Now, Beaver runs a 40,000-square-foot showroom and warehouse on Interstate 85 at Peeler Road that sells not only blue ornaments but Christmas decor in every shade from turquoise to periwinkle, as well as hundreds of other colors.
Piedmont Floral Galleries, owned and operated by the Rufty family for more than 60 years, has transitioned from wholesale to retail. Now open to the public year-round, the business run by the former Melonie Rufty, her husband Brad Beaver and her mother Barbara Rufty specializes in unique Christmas decorations, high-end artificial trees and greenery and custom floral design.
Just the amount and variety of ribbon in the store will boggle your mind.
“People come in here and they can’t believe it,” Melonie Beaver said. “They almost hyperventilate.”
Housed in a former furniture store, the gallery takes advantage of built-in nooks and crannies — and plenty of electrical outlets — throughout the 17,000-square-foot showroom to create room-like settings that people can recreate when they get home.

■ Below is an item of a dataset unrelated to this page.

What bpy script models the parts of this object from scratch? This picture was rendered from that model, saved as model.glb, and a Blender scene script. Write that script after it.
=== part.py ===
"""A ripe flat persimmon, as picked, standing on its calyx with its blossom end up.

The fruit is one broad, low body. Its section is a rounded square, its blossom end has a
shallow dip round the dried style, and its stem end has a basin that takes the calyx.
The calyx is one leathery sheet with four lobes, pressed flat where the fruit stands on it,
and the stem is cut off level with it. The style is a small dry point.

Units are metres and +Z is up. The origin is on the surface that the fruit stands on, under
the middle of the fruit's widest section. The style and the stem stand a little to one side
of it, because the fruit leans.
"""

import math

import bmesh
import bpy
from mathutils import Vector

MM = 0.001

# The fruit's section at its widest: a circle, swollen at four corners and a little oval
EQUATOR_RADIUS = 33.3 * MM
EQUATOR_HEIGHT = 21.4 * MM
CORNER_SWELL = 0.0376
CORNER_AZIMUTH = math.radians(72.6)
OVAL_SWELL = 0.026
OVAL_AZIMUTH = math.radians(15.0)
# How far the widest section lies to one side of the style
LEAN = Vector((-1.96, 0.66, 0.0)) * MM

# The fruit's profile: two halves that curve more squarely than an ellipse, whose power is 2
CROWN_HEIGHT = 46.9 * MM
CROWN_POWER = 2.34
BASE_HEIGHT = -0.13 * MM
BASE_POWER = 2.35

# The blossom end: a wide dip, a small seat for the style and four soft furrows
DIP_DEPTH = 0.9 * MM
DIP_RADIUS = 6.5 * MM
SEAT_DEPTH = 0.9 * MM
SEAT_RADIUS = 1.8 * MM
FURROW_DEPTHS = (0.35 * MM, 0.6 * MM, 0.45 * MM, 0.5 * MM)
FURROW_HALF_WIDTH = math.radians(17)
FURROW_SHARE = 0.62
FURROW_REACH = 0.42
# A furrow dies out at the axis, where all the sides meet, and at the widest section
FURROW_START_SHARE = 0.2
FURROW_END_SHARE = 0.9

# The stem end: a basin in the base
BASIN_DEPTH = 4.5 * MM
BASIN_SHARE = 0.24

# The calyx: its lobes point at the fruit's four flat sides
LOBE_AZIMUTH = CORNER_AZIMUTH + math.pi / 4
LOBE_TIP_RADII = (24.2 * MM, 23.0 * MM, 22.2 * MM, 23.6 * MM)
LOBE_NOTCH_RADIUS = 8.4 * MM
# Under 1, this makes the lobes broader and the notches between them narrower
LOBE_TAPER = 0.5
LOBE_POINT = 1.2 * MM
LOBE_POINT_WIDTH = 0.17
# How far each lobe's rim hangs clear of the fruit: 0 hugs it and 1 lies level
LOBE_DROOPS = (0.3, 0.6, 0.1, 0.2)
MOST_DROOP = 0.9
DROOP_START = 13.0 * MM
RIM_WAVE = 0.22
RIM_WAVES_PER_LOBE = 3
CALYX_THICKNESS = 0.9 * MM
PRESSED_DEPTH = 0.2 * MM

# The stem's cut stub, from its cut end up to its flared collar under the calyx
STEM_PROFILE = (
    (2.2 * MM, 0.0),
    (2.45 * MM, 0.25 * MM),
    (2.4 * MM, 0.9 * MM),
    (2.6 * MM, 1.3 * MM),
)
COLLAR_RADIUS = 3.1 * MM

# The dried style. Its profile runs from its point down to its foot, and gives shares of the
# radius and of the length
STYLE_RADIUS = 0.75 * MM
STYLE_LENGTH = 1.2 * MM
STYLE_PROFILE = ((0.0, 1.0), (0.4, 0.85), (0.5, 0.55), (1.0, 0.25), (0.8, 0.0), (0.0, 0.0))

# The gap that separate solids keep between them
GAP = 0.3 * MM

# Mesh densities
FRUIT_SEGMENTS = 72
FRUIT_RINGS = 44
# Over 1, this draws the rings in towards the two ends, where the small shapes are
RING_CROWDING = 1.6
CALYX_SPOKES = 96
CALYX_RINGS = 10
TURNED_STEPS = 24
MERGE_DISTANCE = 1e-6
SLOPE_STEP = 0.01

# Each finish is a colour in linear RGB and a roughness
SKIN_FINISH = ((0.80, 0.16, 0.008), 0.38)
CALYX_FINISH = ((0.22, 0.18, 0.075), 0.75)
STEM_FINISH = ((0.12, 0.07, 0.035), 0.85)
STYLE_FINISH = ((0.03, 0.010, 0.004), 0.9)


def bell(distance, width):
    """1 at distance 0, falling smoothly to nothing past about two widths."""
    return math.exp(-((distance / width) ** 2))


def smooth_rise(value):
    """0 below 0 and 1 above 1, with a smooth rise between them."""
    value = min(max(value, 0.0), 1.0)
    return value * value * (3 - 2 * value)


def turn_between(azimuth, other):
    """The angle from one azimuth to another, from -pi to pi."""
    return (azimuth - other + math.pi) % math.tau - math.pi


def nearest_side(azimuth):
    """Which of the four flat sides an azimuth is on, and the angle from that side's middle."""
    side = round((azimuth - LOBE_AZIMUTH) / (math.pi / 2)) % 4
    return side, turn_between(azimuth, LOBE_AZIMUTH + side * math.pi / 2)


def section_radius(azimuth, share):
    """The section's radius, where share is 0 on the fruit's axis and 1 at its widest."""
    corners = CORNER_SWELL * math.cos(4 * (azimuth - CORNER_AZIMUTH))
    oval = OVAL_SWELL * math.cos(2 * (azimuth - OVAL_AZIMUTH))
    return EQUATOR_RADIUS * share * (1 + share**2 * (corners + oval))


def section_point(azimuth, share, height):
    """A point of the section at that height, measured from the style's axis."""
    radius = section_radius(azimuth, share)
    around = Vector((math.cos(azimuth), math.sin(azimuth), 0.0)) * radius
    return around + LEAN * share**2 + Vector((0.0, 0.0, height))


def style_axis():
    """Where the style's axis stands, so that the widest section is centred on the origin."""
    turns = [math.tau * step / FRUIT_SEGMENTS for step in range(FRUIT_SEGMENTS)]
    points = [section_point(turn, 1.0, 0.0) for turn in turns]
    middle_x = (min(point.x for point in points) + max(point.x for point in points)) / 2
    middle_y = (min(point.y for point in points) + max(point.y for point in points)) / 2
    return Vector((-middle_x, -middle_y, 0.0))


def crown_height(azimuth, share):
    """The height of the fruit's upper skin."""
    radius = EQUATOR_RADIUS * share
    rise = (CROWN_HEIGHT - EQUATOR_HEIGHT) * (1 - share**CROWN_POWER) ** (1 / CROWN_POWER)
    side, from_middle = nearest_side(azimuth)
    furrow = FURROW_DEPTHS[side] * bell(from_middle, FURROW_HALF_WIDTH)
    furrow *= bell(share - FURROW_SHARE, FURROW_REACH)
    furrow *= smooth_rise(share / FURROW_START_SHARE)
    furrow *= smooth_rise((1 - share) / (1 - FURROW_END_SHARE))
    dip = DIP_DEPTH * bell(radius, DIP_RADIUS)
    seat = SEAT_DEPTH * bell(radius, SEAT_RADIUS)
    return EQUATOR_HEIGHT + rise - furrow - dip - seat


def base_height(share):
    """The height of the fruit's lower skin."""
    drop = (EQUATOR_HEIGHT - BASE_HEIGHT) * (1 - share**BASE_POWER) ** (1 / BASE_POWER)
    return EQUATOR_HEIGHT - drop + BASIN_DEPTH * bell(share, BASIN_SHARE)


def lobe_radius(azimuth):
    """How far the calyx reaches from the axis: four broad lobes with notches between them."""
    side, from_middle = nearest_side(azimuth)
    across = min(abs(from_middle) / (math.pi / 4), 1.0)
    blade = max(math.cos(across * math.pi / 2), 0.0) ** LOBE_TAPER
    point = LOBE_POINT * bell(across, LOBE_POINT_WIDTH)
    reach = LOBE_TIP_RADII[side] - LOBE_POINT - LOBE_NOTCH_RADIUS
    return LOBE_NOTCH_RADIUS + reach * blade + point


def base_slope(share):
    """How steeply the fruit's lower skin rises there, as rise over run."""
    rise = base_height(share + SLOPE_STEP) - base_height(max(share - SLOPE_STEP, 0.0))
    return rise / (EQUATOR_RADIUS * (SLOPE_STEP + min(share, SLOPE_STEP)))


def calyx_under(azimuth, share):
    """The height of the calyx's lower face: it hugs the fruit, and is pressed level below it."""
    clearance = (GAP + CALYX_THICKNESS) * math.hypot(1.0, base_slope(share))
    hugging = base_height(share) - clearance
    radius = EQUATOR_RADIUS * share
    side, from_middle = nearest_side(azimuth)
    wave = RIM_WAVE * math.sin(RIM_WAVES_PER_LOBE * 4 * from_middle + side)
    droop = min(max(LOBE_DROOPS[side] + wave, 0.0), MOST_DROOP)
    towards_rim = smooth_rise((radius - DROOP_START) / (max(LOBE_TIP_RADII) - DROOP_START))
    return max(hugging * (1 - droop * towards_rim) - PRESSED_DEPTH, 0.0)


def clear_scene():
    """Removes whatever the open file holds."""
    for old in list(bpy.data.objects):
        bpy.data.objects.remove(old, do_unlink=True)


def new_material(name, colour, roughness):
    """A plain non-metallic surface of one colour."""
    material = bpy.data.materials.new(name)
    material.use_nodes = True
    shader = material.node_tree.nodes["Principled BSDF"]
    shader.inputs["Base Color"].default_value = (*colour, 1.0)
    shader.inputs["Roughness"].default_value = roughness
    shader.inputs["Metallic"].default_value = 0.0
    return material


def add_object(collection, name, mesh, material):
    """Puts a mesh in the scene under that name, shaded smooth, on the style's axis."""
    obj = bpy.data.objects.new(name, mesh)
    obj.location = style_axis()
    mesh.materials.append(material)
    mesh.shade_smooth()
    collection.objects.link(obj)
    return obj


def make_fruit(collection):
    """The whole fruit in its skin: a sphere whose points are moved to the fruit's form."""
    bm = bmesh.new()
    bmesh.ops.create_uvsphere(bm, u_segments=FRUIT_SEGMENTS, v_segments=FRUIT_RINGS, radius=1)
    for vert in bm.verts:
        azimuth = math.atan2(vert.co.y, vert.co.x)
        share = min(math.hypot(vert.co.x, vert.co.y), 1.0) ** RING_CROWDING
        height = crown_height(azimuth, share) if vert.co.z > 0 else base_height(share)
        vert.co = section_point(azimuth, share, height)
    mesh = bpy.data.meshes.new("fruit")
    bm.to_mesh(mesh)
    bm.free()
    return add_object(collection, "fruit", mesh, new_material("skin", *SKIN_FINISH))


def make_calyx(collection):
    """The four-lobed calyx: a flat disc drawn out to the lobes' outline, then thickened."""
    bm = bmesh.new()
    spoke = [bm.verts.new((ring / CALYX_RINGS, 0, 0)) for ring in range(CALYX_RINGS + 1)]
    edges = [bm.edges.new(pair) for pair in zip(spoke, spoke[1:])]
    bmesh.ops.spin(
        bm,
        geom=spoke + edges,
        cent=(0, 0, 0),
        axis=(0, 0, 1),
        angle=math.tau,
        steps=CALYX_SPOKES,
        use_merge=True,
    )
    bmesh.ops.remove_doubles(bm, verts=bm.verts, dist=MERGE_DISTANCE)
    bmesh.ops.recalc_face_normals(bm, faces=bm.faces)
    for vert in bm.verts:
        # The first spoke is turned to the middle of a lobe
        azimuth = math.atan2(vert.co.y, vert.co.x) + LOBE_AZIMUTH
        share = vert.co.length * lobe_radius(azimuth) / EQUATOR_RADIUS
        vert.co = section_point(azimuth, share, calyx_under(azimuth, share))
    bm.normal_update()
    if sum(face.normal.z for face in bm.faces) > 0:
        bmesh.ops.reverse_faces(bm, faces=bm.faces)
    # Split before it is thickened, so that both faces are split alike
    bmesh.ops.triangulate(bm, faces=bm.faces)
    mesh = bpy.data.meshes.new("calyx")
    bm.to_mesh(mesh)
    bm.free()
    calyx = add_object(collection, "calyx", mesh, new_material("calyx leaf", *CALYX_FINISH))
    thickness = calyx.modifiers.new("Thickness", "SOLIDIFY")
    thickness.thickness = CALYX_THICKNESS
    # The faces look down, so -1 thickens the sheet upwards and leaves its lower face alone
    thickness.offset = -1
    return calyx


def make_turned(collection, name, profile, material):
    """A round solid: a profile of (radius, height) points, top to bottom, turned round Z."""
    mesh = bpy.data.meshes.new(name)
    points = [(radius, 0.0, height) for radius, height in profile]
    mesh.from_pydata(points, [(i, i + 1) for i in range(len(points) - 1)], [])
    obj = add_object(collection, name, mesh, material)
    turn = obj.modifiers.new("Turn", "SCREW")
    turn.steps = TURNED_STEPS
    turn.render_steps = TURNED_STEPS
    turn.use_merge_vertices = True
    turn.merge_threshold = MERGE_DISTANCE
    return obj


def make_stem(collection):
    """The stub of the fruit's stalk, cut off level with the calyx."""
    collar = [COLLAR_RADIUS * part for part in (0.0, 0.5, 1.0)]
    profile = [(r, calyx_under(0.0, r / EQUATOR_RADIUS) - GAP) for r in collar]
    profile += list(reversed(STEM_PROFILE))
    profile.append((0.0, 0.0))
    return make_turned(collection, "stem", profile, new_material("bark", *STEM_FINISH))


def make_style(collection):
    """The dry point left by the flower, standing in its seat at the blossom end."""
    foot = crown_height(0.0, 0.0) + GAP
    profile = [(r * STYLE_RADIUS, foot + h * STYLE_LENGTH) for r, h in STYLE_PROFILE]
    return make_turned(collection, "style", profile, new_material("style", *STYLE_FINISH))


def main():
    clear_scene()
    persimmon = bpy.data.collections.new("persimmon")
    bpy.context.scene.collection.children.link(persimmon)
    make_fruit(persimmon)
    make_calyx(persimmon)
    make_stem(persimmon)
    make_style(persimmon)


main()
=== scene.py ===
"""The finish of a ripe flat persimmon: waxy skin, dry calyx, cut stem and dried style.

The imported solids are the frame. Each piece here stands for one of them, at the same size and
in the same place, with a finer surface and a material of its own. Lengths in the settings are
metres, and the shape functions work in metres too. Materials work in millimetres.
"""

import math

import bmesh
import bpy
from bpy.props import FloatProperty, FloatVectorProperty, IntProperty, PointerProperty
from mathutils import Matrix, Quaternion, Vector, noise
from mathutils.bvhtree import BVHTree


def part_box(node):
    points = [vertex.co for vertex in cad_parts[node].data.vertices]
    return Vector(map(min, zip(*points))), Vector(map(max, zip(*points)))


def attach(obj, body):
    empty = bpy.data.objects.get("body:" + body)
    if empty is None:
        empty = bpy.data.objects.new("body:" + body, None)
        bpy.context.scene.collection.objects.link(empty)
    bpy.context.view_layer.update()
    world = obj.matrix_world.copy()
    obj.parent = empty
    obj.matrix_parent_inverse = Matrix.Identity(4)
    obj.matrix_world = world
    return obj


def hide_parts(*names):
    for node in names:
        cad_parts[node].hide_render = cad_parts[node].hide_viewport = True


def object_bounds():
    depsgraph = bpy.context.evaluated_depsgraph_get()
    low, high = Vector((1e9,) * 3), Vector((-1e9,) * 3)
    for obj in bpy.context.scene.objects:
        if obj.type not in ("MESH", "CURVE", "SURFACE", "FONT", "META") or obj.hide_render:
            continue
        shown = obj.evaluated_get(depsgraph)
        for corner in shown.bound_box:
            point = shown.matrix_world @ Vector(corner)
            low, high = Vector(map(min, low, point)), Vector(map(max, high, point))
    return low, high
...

The gallery features 40 Christmas trees loaded with ornaments and garland and topped with everything from fanciful peacock feathers to elegant angels.

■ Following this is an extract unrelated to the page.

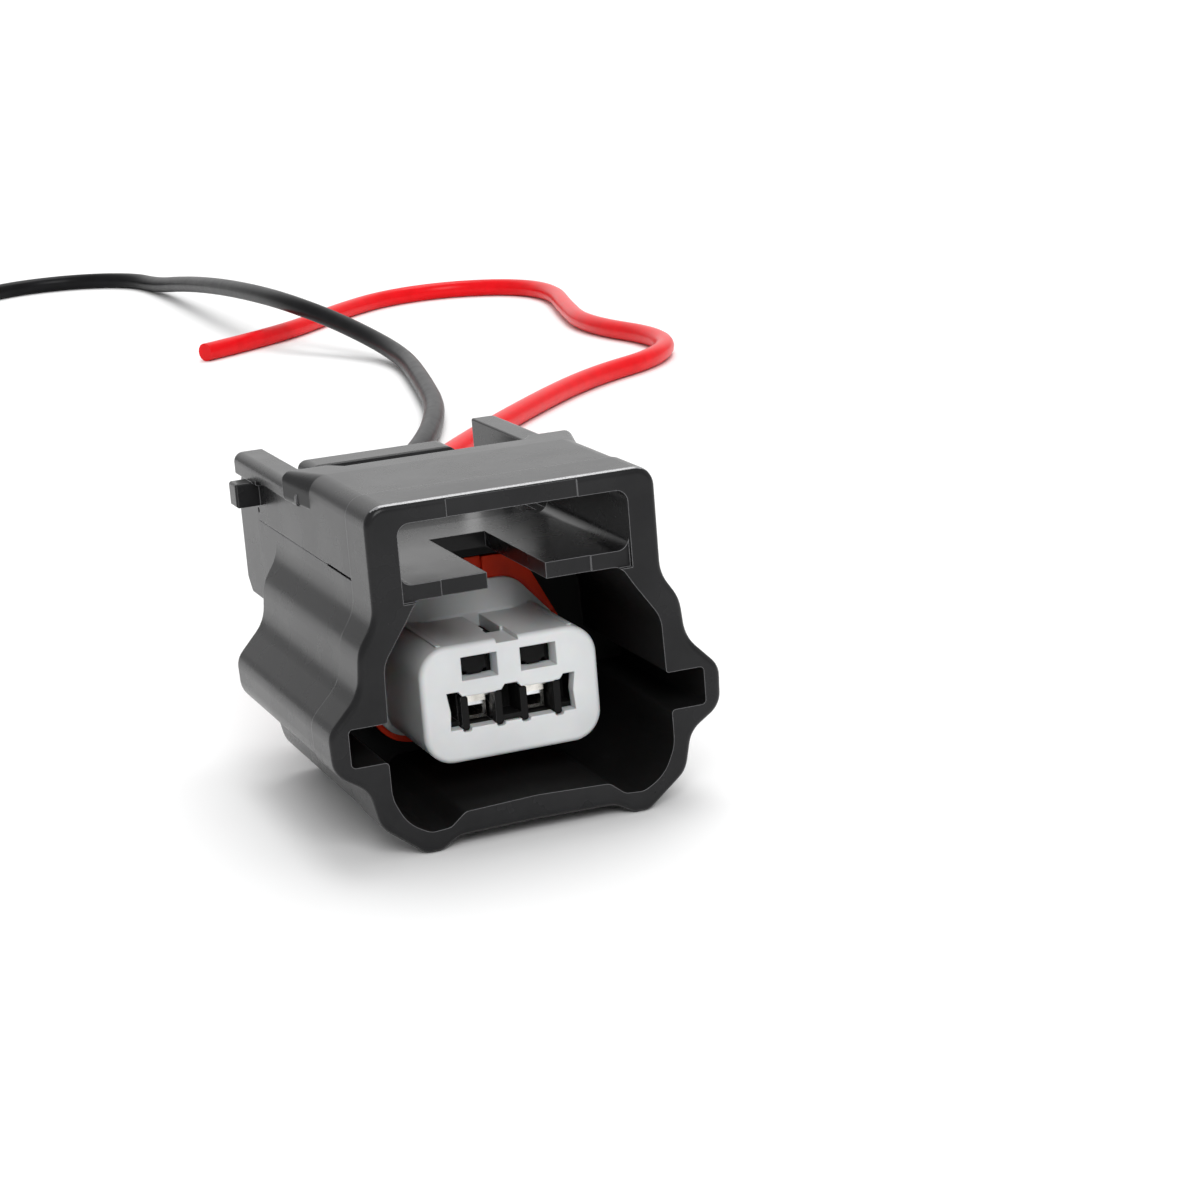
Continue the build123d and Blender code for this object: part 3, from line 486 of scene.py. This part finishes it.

Beaver has created more than a dozen vignettes throughout the showroom using three basic building blocks — a coordinated tree, wreath and swag — to display different themes and color combinations, including this year’s hit, purple and taupe. Mantles collected over the years often provide a focal point.
“Women are very visual,” Melonie Beaver said. “They have to be able to imagine it in their own home.”
Beaver said many customers start decorating for Christmas in October and have a tree in every room.
“Most of our people are Christmas fanatics,” she said.
The transition from wholesale to retail wasn’t easy, the Beavers said. After five years in retail, the gallery, which also offers supplies and decor for weddings and other holidays, still struggles to spread the word that customers no longer need tax number to shop.
Retail is a completely different animal, Brad Beaver said.
Wholesalers rarely advertise and stay under the radar so they don’t have to turn away public customers, he said. Retailers do just the opposite, finding every way possible to attract customers and announce their hours and location.
As a wholesaler, the gallery purchased products in bulk, making a small profit on each item but selling vast quantities. Now, as a retailer, the gallery buys smaller amounts of a greater variety of goods and earns a larger margin on fewer sales.
“We are trying to overcome our reputation as a wholesaler,” Brad Beaver said. “People still ask if they need a tax number.”
The biggest challenge has been learning how to advertise — what to say and when to say it.
The gallery still sells wholesale to interior designers, but the garden supply wholesale business has all but dried up. Garden centers were Piedmont’s bread and butter when the company was know as Piedmont Garden Supply.
Melonie Beaver’s father, Harold Rufty, supplied garden centers and convinced many to carry Christmas decor.
That was before Walmart and Lowe’s.
The domination of big box stores and changes to the structure of the wholesale industry forced Piedmont to begin dabbling in retail in 2002.
Wholesale customers didn’t approve of the change, so Piedmont tried to keep the retail area separate. But the industry was changing, and merchandise shows once only open to wholesalers became free-for-alls.
“We would go to Atlanta shows and start rubbing shoulders with our customers,” Brad Beaver said.
Then, textile mills began to close, and the local economy tanked. Gradually, the family went all in for retail.
“We started seeing less and less wholesalers coming in the front door,” Beaver said.
The company fought its way through the Great Recession.
From 2005 to 2009, sales fell 30 percent. The decline has stopped, but sales have not recovered to pre-recession levels, Beaver said.
He declined to share annual revenue figures.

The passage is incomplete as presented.